Wednesday, February 7, 2018

A Talk In The Garden

I
 remember my dad telling me on more than one occasion that you are nearer to God in a garden than in any other place on earth.  It is in a garden that you really understand how patient God has to be with us.  Look how long it takes plants to grow and the constant care they require in order to mature and produce fruit.  If plants require that much attention and care from the farmer, just imagine how much more love, care, and attention God lavishes on us as He grow us toward spiritual maturity.

There is another lesson, a much harder one, the garden also teaches us.  That is learning to accept and pray for God’s will.  Anyone who has ever worked a garden knows the frustration and the disappointment of receiving too little rain.  I have seen my dad work in a garden—staking tomato plants, pulling weeds, plowing around plants—all the while waiting for and praying for rain with no results.  It almost seems God shuts His ears to our requests and our circumstances grow worse instead of better.  Then, one day, the heavens open up and send down rain, just in the nick of time. 

This sounds familiar in our spiritual walk as well doesn’t it?  We go to our knees before God and pour out our hearts to Him.  We bring our concerns for our families, our friends, our co-workers, our pastor, our churches, and ourselves before His throne.  We wet the bed with our tears and we pray with all our might for God to act and move in our behalf.  We then close the prayer by asking that God’s will be done. But do we really mean that?  Do we fully understand all that entails?
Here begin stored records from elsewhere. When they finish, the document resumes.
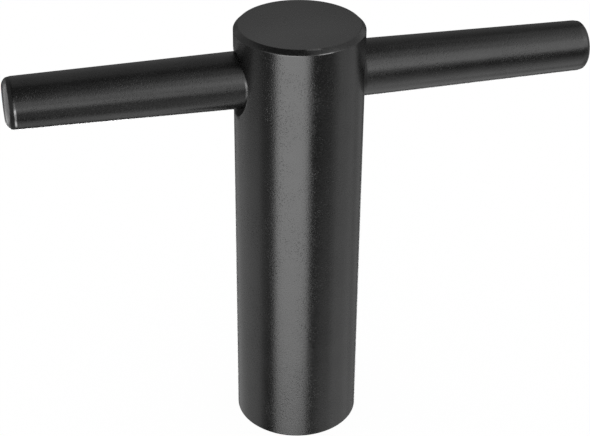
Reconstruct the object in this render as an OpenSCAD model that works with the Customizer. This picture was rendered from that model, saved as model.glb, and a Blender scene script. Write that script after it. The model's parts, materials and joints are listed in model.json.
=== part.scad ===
// Toggle nut with a fixed bar, blackened steel.
// Origin: centre of the body's foot, on the body's axis. +Z points up the body, +X along the bar.
// The nut stands on its foot, and its tapped hole opens downwards.

/* [Body] */
// Diameter of the body
body_d = 14.2; // [12:0.1:24]
// Height of the body, foot to top face
body_h = 50; // [42:1:100]
// Width of the chamfer round the top face
top_chamfer = 0.5; // [0.2:0.1:1.2]
// Width of the small chamfer round the foot
foot_chamfer = 0.2; // [0.1:0.1:0.8]

/* [Tapped hole] */
// Outer diameter of the thread
thread_d = 8; // [6:1:10]
// Pitch of the thread
thread_pitch = 1.25; // [1:0.25:1.5]
// Depth of the drilled hole, without its pointed end
drill_depth = 24; // [12:1:30]
// Included angle of the drill's point
drill_point_angle = 118; // [90:1:150]
// How much wider the countersunk mouth is than the thread
mouth_allowance = 0.1; // [0:0.05:0.75]
// Included angle of the countersunk mouth
mouth_angle = 120; // [90:5:120]

/* [Cross bore] */
// Depth of the bar's axis below the top face
bar_drop = 5.8; // [5.2:0.1:10]
// How much wider the countersink is than the bar, where it breaks the body's side
sink_allowance = 1.1; // [0.4:0.1:2.4]
// Included angle of the countersink
sink_angle = 90; // [60:5:120]

/* [Bar] */
// Diameter of the bar where it is pressed into the body
bar_d = 6.2; // [4:0.1:7.5]
// Length of the bar over its rounded ends
bar_l = 64.5; // [48:0.5:110]
// How far the bar is pressed in past its middle, towards +X
bar_offset = 0.65; // [0:0.05:1]
// Length over which an arm loses one millimetre of diameter
taper_ratio = 40; // [30:5:200]
// Width of the chamfer round each end, across the bar
end_chamfer = 0.1; // [0.1:0.1:1]
// Length of the chamfer round each end, along the bar
end_chamfer_l = 0.5; // [0.2:0.1:1.5]
// Height of the rounded end, from its chamfer to its flat face
end_crown = 0.5; // [0.1:0.05:1]
// Radius of the rounding round the flat face
end_round = 1.1; // [1:0.1:1.6]

/* [Hidden] */
$fn = 96;

// Overshoot of a cut past the face that it opens in
overshoot = 1;

body_r = body_d / 2;
bar_r = bar_d / 2;
bar_z = body_h - bar_drop;

// Tapped hole: the drill leaves the thread's core, and the mouth is a little wider than the thread
drill_r = (thread_d - thread_pitch) / 2;
drill_point_h = drill_r / tan(drill_point_angle / 2);
mouth_r = (thread_d + mouth_allowance) / 2;
mouth_depth = (mouth_r - drill_r) / tan(mouth_angle / 2);

// Countersink of the cross bore, measured where the body's side is furthest out
sink_r = bar_r + sink_allowance / 2;
sink_depth = (sink_r - bar_r) / tan(sink_angle / 2);

// Bar: a straight seat through the body, then an arm that tapers to a chamfered, rounded end
seat_l = body_d + 2 * bar_offset;
rim_x = bar_l / 2 - end_crown - end_chamfer_l;
rim_r = bar_r - (rim_x - seat_l / 2) / taper_ratio / 2;
round_angle = acos(1 - end_crown / end_round);
face_r = rim_r - end_chamfer - end_round * sin(round_angle);
round_steps = 8;

// Point on the rounding, from the chamfer at step 0 to the flat face at the last step
function round_point(step) =
    let (angle = round_angle * (1 - step / round_steps))
    [face_r + end_round * sin(angle), bar_l / 2 - end_round * (1 - cos(angle))];

// Turned outline of one arm, as radius and distance from the bar's middle
arm_outline = concat(
    [[bar_r, seat_l / 2], [rim_r, rim_x]],
    [for (step = [0:round_steps]) round_point(step)],
    [[0, bar_l / 2]]
);

// The same outline for the other arm, in the order that closes the bar's outline
mirrored_outline = [
    for (i = [len(arm_outline) - 1:-1:0]) [arm_outline[i][0], -arm_outline[i][1]]
];

// Turned outline of the body, from the foot to the top face
module body_outline() {
    polygon([
        [0, 0],
        [body_r - foot_chamfer, 0],
        [body_r, foot_chamfer],
        [body_r, body_h - top_chamfer],
        [body_r - top_chamfer, body_h],
        [0, body_h]
    ]);
}

// Drilled hole with its pointed end and countersunk mouth
module tapped_hole() {
    rotate_extrude()
        polygon([
            [0, -overshoot],
            [mouth_r + overshoot * tan(mouth_angle / 2), -overshoot],
            [drill_r, mouth_depth],
            [drill_r, drill_depth],
            [0, drill_depth + drill_point_h]
        ]);
}

// Bore for the bar, along X, with a countersink at both mouths
module cross_bore() {
    rotate([0, 90, 0]) {
        cylinder(h = body_d + 2 * overshoot, r = bar_r, center = true);
        for (side = [0, 1])
            mirror([0, 0, side])
                translate([0, 0, body_r - sink_depth])
                    cylinder(
                        h = sink_depth + overshoot,
                        r1 = bar_r,
                        r2 = sink_r + overshoot * tan(sink_angle / 2)
                    );
    }
}

module nut_body() {
    color("#4a4a4c")
        difference() {
            rotate_extrude() body_outline();
            tapped_hole();
            translate([0, 0, bar_z]) cross_bore();
        }
}

module toggle_bar() {
    color("#3e3e40")
        translate([bar_offset, 0, bar_z])
            rotate([0, 90, 0])
                rotate_extrude() polygon(concat(mirrored_outline, arm_outline));
}

nut_body();
toggle_bar();
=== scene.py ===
"""Looks of a toggle nut with a fixed bar, in blackened steel.

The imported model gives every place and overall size. The body and the bar are turned again here as
finer meshes with eased edges, the body's hole gets its screw thread, and both get their finish.
"""

import json
import logging
import math
from dataclasses import dataclass
from enum import Enum
from typing import Callable, Sequence

import bpy
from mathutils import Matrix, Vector


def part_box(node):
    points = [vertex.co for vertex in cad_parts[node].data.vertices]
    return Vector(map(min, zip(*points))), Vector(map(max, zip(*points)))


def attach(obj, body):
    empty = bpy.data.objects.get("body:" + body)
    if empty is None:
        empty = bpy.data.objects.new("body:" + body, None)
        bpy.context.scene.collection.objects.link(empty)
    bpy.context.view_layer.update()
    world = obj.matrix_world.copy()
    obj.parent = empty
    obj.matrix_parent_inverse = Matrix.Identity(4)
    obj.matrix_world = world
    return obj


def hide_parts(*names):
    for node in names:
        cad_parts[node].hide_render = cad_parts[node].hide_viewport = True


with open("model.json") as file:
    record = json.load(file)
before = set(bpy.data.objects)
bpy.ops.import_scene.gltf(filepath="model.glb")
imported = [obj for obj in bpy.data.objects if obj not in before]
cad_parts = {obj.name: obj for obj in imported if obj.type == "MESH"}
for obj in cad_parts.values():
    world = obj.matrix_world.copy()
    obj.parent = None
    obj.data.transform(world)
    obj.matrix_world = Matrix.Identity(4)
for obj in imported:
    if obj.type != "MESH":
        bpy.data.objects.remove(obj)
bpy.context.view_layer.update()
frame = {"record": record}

LOG = logging.getLogger("toggle_nut")
MM = 0.001
HALF_TURN = 180.0
PHOTO_WIDTH_PX = 590
SENSOR_WIDTH_MM = 36.0
SMOOTH_ANGLE = math.radians(25)
WHITE = (1.0, 1.0, 1.0, 1.0)

Colour = tuple[float, float, float, float]
Socket = bpy.types.NodeSocket


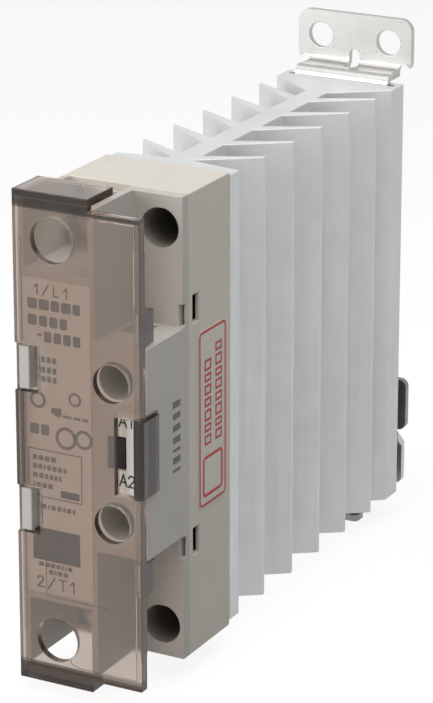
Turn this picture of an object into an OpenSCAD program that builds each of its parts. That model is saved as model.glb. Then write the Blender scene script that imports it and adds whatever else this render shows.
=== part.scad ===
// Slim solid state relay with heat sink, DIN rail clip and hinged terminal cover.
// Every module is drawn in the device frame: x = 0 on the centre plane, y = 0 on the
// cover's front face with +y to the back, z = 0 on the case's underside. at_rail() then
// moves it so that the origin is where the DIN rail's centre line meets the rail seat.

/* [Case] */
// Width of the case
case_w = 22.5; // [22:0.1:23]
// Height of the case
case_h = 77.7; // [76.8:0.1:79]
// Wall thickness of the case shells
wall = 1.3; // [1.1:0.1:1.4]
// Depth at which the case's front face starts behind the cover's front face
face_y = 2.2; // [2.1:0.1:2.4]
// Depth of the bottom of the two corner pockets
pocket_y = 13.7; // [13:0.1:14]
// Depth of the joint between the front and rear shells
seam_y = 15.5; // [15.3:0.1:15.7]
// Depth of the case's back face
back_y = 29.3; // [29:0.1:29.6]
// Height of the middle block that carries the input terminals
block_h = 35.0; // [34:0.1:36]
// Outer face of the tower that holds the load terminals
tower_x = 2.4; // [2.3:0.1:2.6]

/* [Terminal cover] */
// Thickness of the cover plate
cover_t = 1.3; // [1.2:0.1:1.4]
// Depth of the flange over the case's top
top_flange_d = 7.9; // [7:0.1:8.5]
// Depth of the flange under the case's bottom
bottom_flange_d = 3.8; // [3:0.1:4.5]
// Radius of the screwdriver holes over the load terminals
load_hole_r = 3.7; // [3.5:0.05:3.8]
// Radius of the screwdriver holes over the input terminals
input_hole_r = 3.1; // [3:0.05:3.2]

/* [Terminals] */
// Sideways place of the load terminals
load_x = -4.4; // [-4.6:0.1:-4.2]
// Height of the load terminals above and below the middle
load_dz = 33.2; // [33:0.1:33.4]
// Sideways place of the input terminals
input_x = 6.0; // [5.9:0.1:6.1]
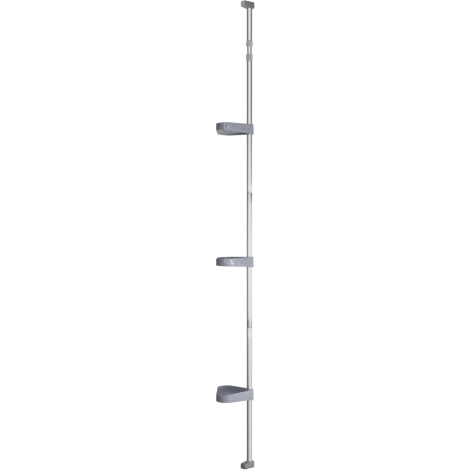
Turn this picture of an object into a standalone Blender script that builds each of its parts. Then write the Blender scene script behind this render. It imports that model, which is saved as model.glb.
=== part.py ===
"""Tension-pole shower caddy: a floor-to-ceiling pole with three corner baskets.

Metres, +Z up. The origin is on the pole's axis, at the underside of the foot's rubber pad.
The baskets fill the quarter between the -X and -Y directions; the room's corner is at +X, +Y.
"""

from math import atan2, cos, pi, radians, sin, tan

import bmesh
import bpy
from mathutils import Matrix, Vector

MM = 0.001
GAP = 0.3 * MM  # clearance between pieces that touch

# Pole
POLE_R = 12.5 * MM
POLE_WALL = 0.8 * MM
SEAM_LOW = 630 * MM
SEAM_HIGH = 1232 * MM
UPPER_TUBE_TOP = 1841 * MM
COUPLER_REACH = 40 * MM
COUPLER_WALL = 2 * MM
SEAM_FLANGE = 1.2 * MM

# Telescoping top
INNER_R = 10.5 * MM
INNER_WALL = 0.8 * MM
INNER_LOW = 1400 * MM
INNER_TOP = 1925 * MM
SLEEVE_LOW = 1896 * MM
LOCK_LOW = 1825 * MM
LOCK_TOP = 1858 * MM
SLEEVE_COLLAR_LOW = 1891 * MM
SLEEVE_COLLAR_TOP = 1919 * MM
TOTAL_HEIGHT = 2090 * MM

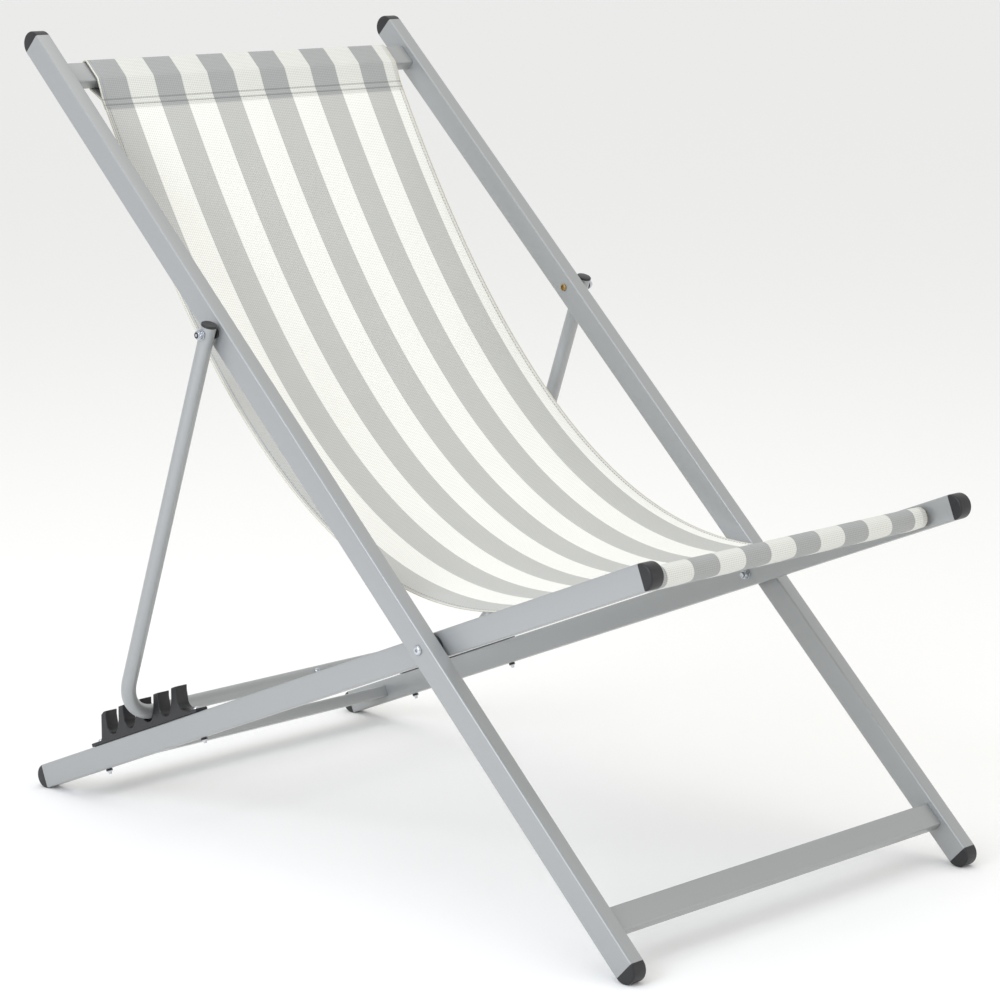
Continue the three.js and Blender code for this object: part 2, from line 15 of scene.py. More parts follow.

Jesus, himself, prayed this very kind of prayer.  In the Garden of Gethsemane, he had a talk with God.  Jesus poured out his heart and was so full of agony that drops of blood fell from his forehead.  In unspeakable and incomprehensible agony, he asked God for some other way to fulfill the plan of salvation.  Look at his request as recorded in Matthew 26:39"My Father, if it is possible, may this cup be taken from me. Yet not as I will, but as you will."  Jesus prayed this prayer, not once, but twice that evening in the garden.  Jesus knew the difficulty of praying and accepting God’s will and in this prayer we find great encouragement to do the same.

In life’s garden there are many opportunities to talk to our Heavenly Father.  Sometimes we speak to him of the goodness of his blessings on our lives.  Sometimes we bring requests to him on behalf of other people and at other times we bring heavy hearts and kneel before him in silence.  But every time we come to him, we must ask that his will be done.  This is difficult when we are facing unknown and trying circumstances.  When there seems to be no way out of a trial but to go through it, we still need to pray for his will.  God promised to be with us through every part of life; he never promised to remove all the obstacles so that life’s road would be easy.

In the garden that evening, Jesus prayed for God’s will to be done.  This is the acid test of faith.  We must be earnest in our request for God’s will to be done, even when we don’t understand all that entails.  We must believe that God is in complete control and that he knows what is best for us because it is certain that we don’t know what is best for ourselves.  So, the next time you are in prayer, don’t be afraid to pray that God’s will be done in your life.  He will be with you in every situation, working to bring you to full maturity in Christ.  When was the last time you had a heart-to-heart with God?  When was the last time you had a talk in the garden with him?  How about having one today!